One night we were all hanging out at a big party on a stretch of Northern Malibu Beach called Zero’s, in front of a number of houses that were scheduled to be demolished because the county was turning this small stretch of surfing paradise into public beach access. It was a big night for us local kids. Almost every teenager from Malibu who went to Santa Monica High was there, plus a bunch of kids from other locales, as fate would have it. We had a bonfire. A live band. Beer. Girls. Everything a teenager could want.
No one had shown up to hassle us. Everything was going great. And then, all of a sudden, a guy who I later found out was the middle linebacker for Loyola High started arguing with people on the beach, including a female friend of mine. None of us knew what it was about. All we saw was the football player punch and drop my friend’s boyfriend in the sand. My friend started yelling at him. The football player hauled off and punched her, too. Down she dropped into the sand.
Everyone was shocked. Oh my God, how could this happen?
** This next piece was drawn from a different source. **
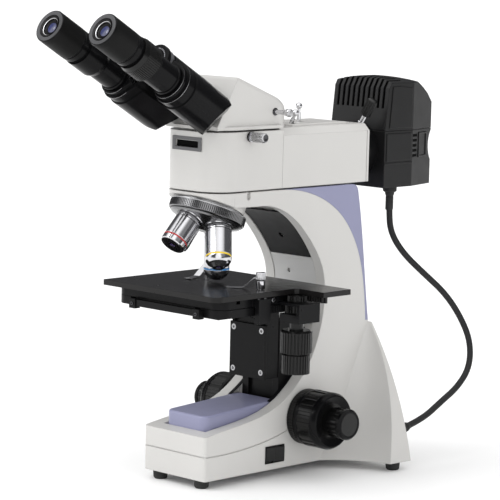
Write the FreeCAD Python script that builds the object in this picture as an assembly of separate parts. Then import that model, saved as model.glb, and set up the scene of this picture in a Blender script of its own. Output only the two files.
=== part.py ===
"""Upright reflected-light microscope, one STEP file per physical piece, in millimetres.

Everything is modelled about the objective's optical axis, x = y = 0, with the table at z = 0. The
observer sits on the -Y side, +X is the observer's right, and save() moves each piece so that the
origin is the middle of the object's footprint.
"""
import FreeCAD, Part
import math
import os

V = FreeCAD.Vector
X_AXIS, Y_AXIS, Z_AXIS = V(1, 0, 0), V(0, 1, 0), V(0, 0, 1)

# --- driving dimensions ---------------------------------------------------------------------------
FIT = 0.05                     # radial clearance of a running fit

BASE_FRONT, BASE_REAR = -50.6, 174.0
FOOT_HEIGHT = 8.4
HALF_WIDTH_LOW, HALF_WIDTH_TOP = 41.0, 38.0
ARM_TOP = 275.0
CHEEK_INNER = 28.0             # inner face of each side cheek of the arm
CHANNEL_FLOOR = 48.5
ROCKER_PIN = V(38.0, 42.5, 0)  # upright hinge of the power switch, in the base's right wall

STAGE_TOP_Z = 187.6
STAGE_PLATE = 5.0
MIDDLE_TOP_Z, MIDDLE_BOTTOM_Z = 182.3, 174.0
STAGE_BASE_TOP_Z, STAGE_BASE_BOTTOM_Z = 173.7, 166.0
STAGE_LEFT, STAGE_RIGHT, STAGE_FRONT, STAGE_REAR = -74.0, 78.0, -77.0, 65.0
STAGE_TAB_RIGHT, STAGE_TAB_FRONT = 112.0, 28.0
LAYER_LEFT, LAYER_RIGHT, LAYER_FRONT, LAYER_REAR = -67.0, 72.0, -66.0, 47.0
STAGE_KNOB = V(84.0, 22.5, 0.0)
CLIP_RIGHT, CLIP_LEFT = V(62.0, -4.0, 0.0), V(-40.0, 30.0, 0.0)

SHAFT_Y, SHAFT_Z = 84.3, 54.6  # focusing shaft
TOOTH = 1.0                    # gear module, shared by every rack and pinion
PINION_TEETH, X_PINION_TEETH, Y_PINION_TEETH = 12, 17, 21

ILLUMINATOR_BOTTOM, ILLUMINATOR_TOP = 276.5, 332.7
BLOCK_FRONT, BLOCK_REAR, BLOCK_TOP = -42.2, 46.8, 331.5
BOX_REAR = 168.2
NOSE_RADIUS = 26.0             # plan radius of the front corners
CLAMP = V(38.0, 2.0, 327.0)    # thumbscrew that holds the head
FIELD_LEVER_Y, APERTURE_LEVER_Y = 107.5, 82.0
APERTURE_REST = 25.8           # lean of the aperture lever, in degrees
LIGHT_Z = 304.6                # height of the horizontal illumination axis

TURRET_TILT = 22.0             # nosepiece axis, from the vertical
TURRET_APEX = V(0, 0, 287.4)   # where all objective axes meet
SHOULDER = 53.8                # from the apex to each objective's shoulder
OBJECTIVE_RADIUS = 12.3
LIGHT_PATH = 6.0               # radius of the hole above each objective

HEAD_BOTTOM = 333.3
PULL_ROD = V(34.0, 39.0, 348.6)
HINGE = V(0, -22.1, 361.3)     # hinge axis of the two eye halves, on the head's front face
VIEW_TILT = 30.0               # eyepiece axes, above the horizontal
EYE_HALF, EYE_DROP = 34.75, 22.0
SWING = math.hypot(EYE_HALF, EYE_DROP)
SWING_ANGLE = math.degrees(math.atan2(EYE_DROP, EYE_HALF))
TUBE_RADIUS, TUBE_BORE = 14.0, 11.6
EYE_TOP = 171.5                # from the head's face to the eyepieces' faces
HUB_CLEARANCE = 29.0           # each half is cut away round the hinge, but for its own hub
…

But no one, no one, stepped forward.
This guy just loomed over these two kids and kept taunting them while they held their faces. The girl was crying. Her girlfriends were afraid to go over and get her out of there.
Then someone walked out of the crowd and said to the big lug, “I think you should leave now.”
The teenager who had spoken was me, and I was plenty pissed.
I’m sorry, I don’t care what the situation is. In my book, a man does not hit a woman, much less his girlfriend or his wife. Ever. Even a wimp tends to have more power than the girl he’s dating. And this guy was no wimp. He was a 225-pound monster. Think of a guy the size of Tito Ortiz or Randy Couture, but with none of their class or brains.